VAST InsightEngine for data intelligence and RAG acceleration
VAST InsightEngine scans and catalogs files, objects, and tables in the VAST Data Platform; performs real-time embedding and indexing; and orchestrates retrieval using NVIDIA components such as NeMo Retriever and NIM microservices. Running these services natively on the VAST AI OS streamlines lifecycle management, autoscaling, and model updates, enabling continuous RAG without heavy integration work.
Cisco UCS + NVIDIA stack for production AI and agents
Cisco’s UCS portfolio paired with NVIDIA Blackwell-class RTX PRO Server GPUs delivers inference and light training capacity, while NVIDIA AI Enterprise supplies production-ready models and toolchains. The stack is designed for multi-agent workloads, dynamic context windows, and continuous learning loops that depend on high-throughput, low-latency data access.
Ethernet-first acceleration with BlueField-3 DPUs and SuperNICs
NVIDIA BlueField-3 DPUs and SuperNICs help offload networking, security, and storage tasks and accelerate AI traffic in Ethernet-based clouds. This approach aligns with operator and enterprise preferences for standards-based fabrics, offering an alternative path to InfiniBand while maintaining performance for multi-tenant AI clusters.
Built-in AI security, governance, and observability
The solution integrates layered defenses, RBAC, and auditability so teams can scale AI use without compromising oversight or compliance.
Policy enforcement, RBAC, and token-level safeguards
Cisco Hypershield and AI Defense bring microsegmentation, model and data protection, and runtime guardrails into the AI fabric, helping restrict access by role and data domain. Combined with compliance-ready logging and audit trails, the platform enables secure handling of sensitive workloads across teams and lines of business.
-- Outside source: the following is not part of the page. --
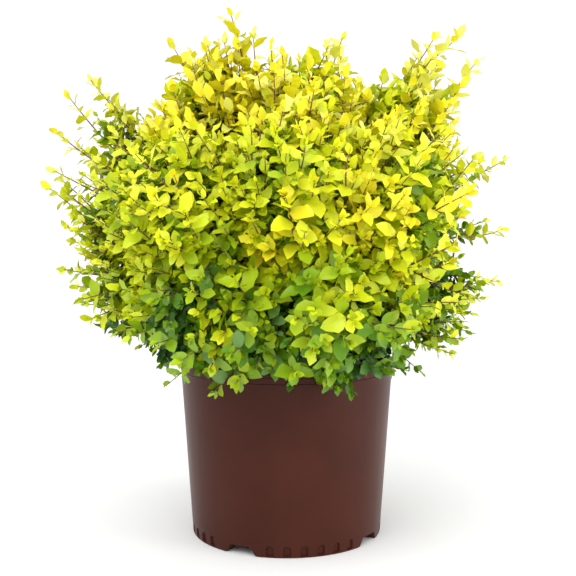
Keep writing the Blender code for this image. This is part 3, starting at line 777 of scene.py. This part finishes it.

End-to-end AI observability with Splunk
Telemetry and analytics via Splunk provide end-to-end visibility across data pipelines, model services, and network flows. This supports capacity planning, SLO tracking, and incident response—crucial for agentic systems that operate continuously and interact with production systems.
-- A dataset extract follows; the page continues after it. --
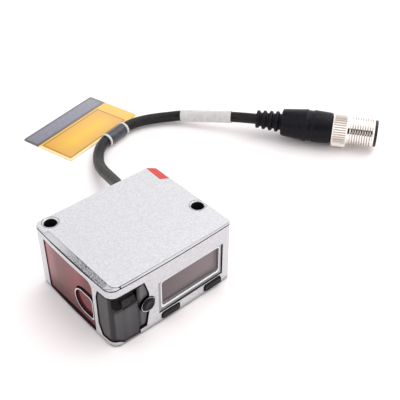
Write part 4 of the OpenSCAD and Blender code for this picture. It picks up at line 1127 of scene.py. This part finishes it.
# %% Carrier and pins
carrier_black = finish("carrier_black", (0.016, 0.013, 0.013), 0.34, edge=0.0001, Specular_IOR_Level=0.3)
mottle(carrier_black, 0.001, (0.011, 0.009, 0.009), (0.024, 0.020, 0.020))
carrier = skin_of("contact_carrier", carrier_black)
gold = finish("pin_gold", (0.95, 0.70, 0.30), 0.18, 1.0, edge=5e-05)
uneven(gold, 0.0006, 0.12, 0.28)
pins = skin_of("contact_pins", gold)
print("carrier and pins dressed")

# %% [markdown]
# A white marker sleeve is pushed on to the lead behind the plug. It is a short tube cut with a blade,
# so its ends are flat with a slightly proud lip, and its wall is thick enough to show at the end. Two
# rings of the same plastic sit on either side of the tag's wrap.

# %% Marker sleeve and tag rings
band_inner, sleeve_wall, ring_wall, end_gap = 2.28, 0.34, 0.60, 0.3
white_plastic = finish("white_plastic", (0.56, 0.55, 0.54), 0.42, Subsurface_Weight=0.15,
                       Subsurface_Scale=0.001)
mottle(white_plastic, 0.002, (0.53, 0.52, 0.51), (0.61, 0.60, 0.595))
grain(white_plastic, 0.0006, 0.000012)


def band_on_lead(name, start, stop, x0, x1, thick, lip=0.0):
    """A ring's section, from x0 to x1 along the line from start to stop, carried round that line. It
    is flat with a lip at both ends, or slightly crowned where it is shorter than 2 mm."""
    low, top, mid = band_inner, band_inner + thick, (x0 + x1) / 2
    outline = [[x0, low], [x0, top + lip], [x0 + 0.35, top + lip], [x0 + 0.7, top], [mid, top],
               [x1 - 0.7, top], [x1 - 0.35, top + lip], [x1, top + lip], [x1, low], [mid, low]]
    if x1 - x0 < 2:
        outline = [[x0, low], [x0, top], [mid, top + 0.03], [x1, top], [x1, low], [mid, low]]
    axis = (stop - start) / np.linalg.norm(stop - start)
    return turned(name, 1e-3 * closed(outline, 0.12), start, axis, 56, ring=True)


sleeve_ends, tag_ends = (route[22], route[25]), (route[13], route[16])
sleeve_run, tag_run = (1000 * np.linalg.norm(b - a) for a, b in (sleeve_ends, tag_ends))
sleeve = place_piece(band_on_lead("wire_marker", *sleeve_ends, end_gap, sleeve_run - end_gap, sleeve_wall,
                                  0.04), white_plastic, "marker_sleeve")
ring_a = band_on_lead("tag_ring_near", *tag_ends, end_gap, 1 + end_gap, ring_wall)
ring_b = band_on_lead("tag_ring_far", *tag_ends, tag_run - 1 - end_gap, tag_run - end_gap, ring_wall)
for ring in (ring_a, ring_b):
    place_piece(ring, white_plastic, "tag_rings")
print("sleeve %.1f mm, tag run %.2f mm" % (sleeve_run - 2 * end_gap, tag_run))

# %% [markdown]
# The tag is a laminated card held to the lead by a wrapped strip. The card lies on the table. It
# is a slab with rounded corners: rows step from the underside over the rounded edge to the top, and
# columns follow its outline, so one grid makes it. The print is drawn by the material.

# %% Tag card
tag_dir = (route[16] - route[13]) / np.linalg.norm(route[16] - route[13])
tag_out = np.array([-tag_dir[1], tag_dir[0], 0.0])
half_card, card_shift, corner_mm = 21.5, -1, 0.9
tag_x0, tag_x1 = (tag_run / 2 + card_shift + side * half_card for side in (-1, 1))
tag_y0, tag_y1 = 5.0, 32.0


def on_card(points, height):
    """Card coordinates in mm to the scene: along the lead, away from it, and up from the table."""
    base = route[13] * [1, 1, 0]
    return base + 1e-3 * (points[..., :1] * tag_dir + points[..., 1:2] * tag_out
                          + height[..., None] * np.array([0, 0, 1.0]))


edge = rounded_outline(tag_x0, tag_x1, tag_y0, tag_y1, corner_mm)
middle = np.array([(tag_x0 + tag_x1) / 2, (tag_y0 + tag_y1) / 2])
inset = np.array([0.10, 0.0, 0.0, 0.03, 0.10])[:, None, None]  # rows from the underside to the top
height = np.array([0.02, 0.08, 0.34, 0.41, 0.44])
shrunk = edge[None] - inset * np.sign(edge - middle)[None]
card_grid = on_card(shrunk, np.broadcast_to(height[:, None], shrunk.shape[:2]))
card = skin("tag_card", card_grid, uvs=shrunk)
card.data.set_sharp_from_angle(angle=radians(50))
print("card %.1f x %.1f mm" % (tag_x1 - tag_x0, tag_y1 - tag_y0))

# %% [markdown]
# The card is printed in plain fields: amber in a brown frame line, cream along two margins, and a
# slate band with a lilac field at the far edge. An image could carry them, but soft rectangles on the
# card's own map in millimetres stay sharp at any distance. They are laid over each other in order.

# %% Tag print
card_print = finish("tag_print", (0.95, 0.70, 0.10), 0.33, Coat_Weight=0.3, Coat_Roughness=0.2)


def box_mask(material, x0, x1, y0, y1, soft):
    """1 inside a rectangle of the card, in mm on its map, with edges soft wide."""
    return both(material, inside(material, 0, x0, x1, soft, True),
                inside(material, 1, y0, y1, soft, True))


cream, deep = (0.90, 0.76, 0.46), (0.66, 0.33, 0.06)
brown, slate = (0.26, 0.12, 0.012), (0.115, 0.10, 0.105)
beyond, band_y, line_mm = 99, 23.3, 0.5
line_x0, line_x1, line_y0, line_y1 = -15.0, 20.3, 6.3, 22.2
amber = mix_colors(card_print, noise_of(card_print, 9.0, 2.0, uv=True), (0.80, 0.49, 0.04),
                   (0.76, 0.42, 0.06))
yellow_field = mix_colors(card_print, box_mask(card_print, -11, 17, 9, 19, 9.0), deep,
                          (0.76, 0.46, 0.045))
lilac_field = mix_colors(card_print, noise_of(card_print, 1.1, 3.0, uv=True, stretch=(0.45, 1, 1)),
                         (0.13, 0.13, 0.17), (0.28, 0.28, 0.345))
fields = [  # rectangle, softness of its edges, colour
    ((-beyond, -15.6, -beyond, beyond), 0.8, cream), ((-beyond, 8.0, -beyond, 5.9), 0.8, cream),
    ((line_x0, line_x1, line_y0, line_y1), 0.25, brown),
    ((line_x0 + line_mm, line_x1 - line_mm, line_y0 + line_mm, line_y1 - line_mm), 0.25, yellow_field),
    ((-beyond, beyond, band_y - 0.2, beyond), 0.5, slate),
    ((tag_x0 + 0.9, tag_x1 - 1.2, band_y + 1.3, tag_y1 - 1.0), 0.9, lilac_field)]
print_color = amber
for rectangle, soft, color in fields:
    print_color = mix_colors(card_print, box_mask(card_print, *rectangle, soft), print_color, color)
color_from(card_print, print_color)
grain(card_print, 0.6, 0.000012, uv=True)
place_piece(card, card_print, "cable_tag")
print("card has", len(fields), "fields on its ground")

# %% [markdown]
# The strip that holds the card goes round the lead between the two rings and comes down to the card.
# Its section is drawn once, a circle that opens into a tangent slope, and carried along the lead.
# It is slate blue film with a satin face.

# %% Tag wrap
wrap_gap, wrap_r, table_y, slope_end, open_from, open_to = 1.4, 2.62, -2.9, 5.3, 52, 318
wrap_from, wrap_to = wrap_gap, tag_run - wrap_gap
around = np.radians(np.linspace(open_from, open_to, 54))
arc_part = wrap_r * np.stack([np.cos(around), np.sin(around)], -1)
t = np.linspace(0, 1, 12)[1:, None]
under = (1 - t) * arc_part[-1] + t * np.array([slope_end, table_y + 0.03])
over_start, over_mid = np.array([slope_end, table_y + 0.5]), np.array([3.0, table_y + 0.9])
over_end = arc_part[0]
over = ((1 - t) ** 2 * over_start + 2 * t * (1 - t) * over_mid + t**2 * over_end)[:-1]
section = np.vstack([arc_part, under, over_start[None], over])
x_wrap = np.array([0.0, 0.04, 0.12, 0.5, 0.88, 0.96, 1.0]) * (wrap_to - wrap_from) + wrap_from
scale = np.array([0.985, 0.997, 1.0, 1.0, 1.0, 0.997, 0.985])
flat_side = np.cross([0, 0, 1.0], tag_dir)
wrap_grid = route[13] + 1e-3 * (x_wrap[:, None, None] * tag_dir
                                + scale[:, None, None] * section[None, :, :1] * flat_side
                                + section[None, :, 1:2] * np.array([0, 0, 1.0]))
wrap_blue = finish("wrap_film", (0.035, 0.038, 0.052), 0.30, Coat_Weight=0.1)
mottle(wrap_blue, 0.0022, (0.015, 0.016, 0.023), (0.036, 0.039, 0.053))
grain(wrap_blue, 0.0009, 0.00002)
wrap = place_piece(skin("tag_wrap", wrap_grid), wrap_blue, "cable_tag")
print("wrap %.1f mm long" % (wrap_to - wrap_from))

# %% [markdown]
# The boot guides the lead out of the housing: a flange inside the wall, then a short taper with three
# grooves that let it bend. The solid has all of that, so it only gets the seal's rubber.

# %% Cable boot
dress("cable_boot", rubber)
print("boot dressed as", rubber.name)

# %% [markdown]
# What sits inside the housing shows only through gaps and in cut-away views, yet each piece gets its
# own finish: green board with a mask, black packages, tinned screws, brass and glass.

# %% Inside pieces
def simple(name, color, rough, metal, size, nodes, spread=0.2, **sockets):
    """A finish with a mottle of spread around its colour, given to several CAD nodes."""
    material = finish(name, color, rough, metal, **sockets)
    darker, lighter = ([min(1, c * share) for c in color] for share in (1 - spread, 1 + spread))
    mottle(material, size, darker, lighter)
    for each in nodes:
        dress(each, material)


simple("board_green", (0.03, 0.16, 0.07), 0.35, 0.0, 0.002,
       ("main_board", "display_board", "sensor_board"))
simple("chip_black", (0.02, 0.02, 0.022), 0.45, 0.0, 0.0006,
       ("board_chips", "tact_switches", "image_sensor"))
simple("steel", (0.62, 0.62, 0.63), 0.28, 1.0, 0.0008, ("board_screws",))
simple("optics_black", (0.018, 0.018, 0.019), 0.5, 0.0, 0.001, ("optics_block",))
simple("brass", (0.80, 0.60, 0.28), 0.25, 1.0, 0.0008, ("laser_diode",))
simple("clear_lens", (0.75, 0.78, 0.80), 0.05, 0.0, 0.002, ("receive_lens",), 0.03, IOR=1.5)
simple("display_cell", (0.10, 0.10, 0.10), 0.3, 0.0, 0.001, ("display_module",))
simple("guide_clear", (0.70, 0.72, 0.70), 0.12, 0.0, 0.001, ("light_guide",), 0.04)
simple("lamp_white", (0.80, 0.80, 0.72), 0.4, 0.0, 0.0005, ("indicator_leds",), 0.05)
simple("ribbon_orange", (0.55, 0.25, 0.06), 0.35, 0.0, 0.0008, ("board_ribbon",))
print("inside pieces dressed")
Strategic impact for telecom and enterprise AI
For operators, cloud providers, and large enterprises, the package aligns AI infrastructure with data gravity, governance mandates, and Ethernet-centric networks.
Why it matters for telco and edge AI deployments
Agentic AI is moving into service operations, field automation, and customer care, where near-real-time retrieval from OSS/BSS, logs, and knowledge bases is essential. An Ethernet-based AI data fabric with DPUs fits existing DC and edge designs, enabling telcos to run secure RAG at MEC sites and central offices while retaining data locality and policy control.
From pilots to scaled production AI
Validated architectures reduce integration risk, speed PoCs, and standardize Day 2 operations. The promise to shrink RAG latency to seconds is material for use cases such as NOC copilots, fraud mitigation, proactive care, and network planning—areas where recency and precision drive business outcomes.
What to watch next and how to get started
Teams should align architecture choices to data, governance, and latency needs, then quantify performance and TCO before scaling.
Evaluation checklist for performance, security, and TCO
– Run RAG benchmarks using live enterprise data; validate end-to-end latency, throughput, and retrieval accuracy.
– Test RBAC, lineage, and audit workflows across regulated datasets; verify isolation with DPUs and policy enforcement with Hypershield.
– Measure cost per agent action and per token under concurrent workloads; right-size GPUs, DPUs, and storage tiers.
– Pilot NIM microservices and NeMo Retriever for lifecycle and autoscaling; validate rollbacks and upgrade paths.
– Instrument with Splunk for SLOs, drift detection, and capacity alerts; codify runbooks for multi-agent operations.
Near-term actions for 60–90 day AI PoCs
Identify two to three agentic AI use cases with clear ROI, stand up a Secure AI Factory POD with InsightEngine, and target a 60–90 day PoC that proves latency, governance, and integration with existing data estates. If Ethernet is your strategic fabric, assess SuperNIC and BlueField-3 benefits versus status quo CPU-only networking to free GPU cycles and improve predictability.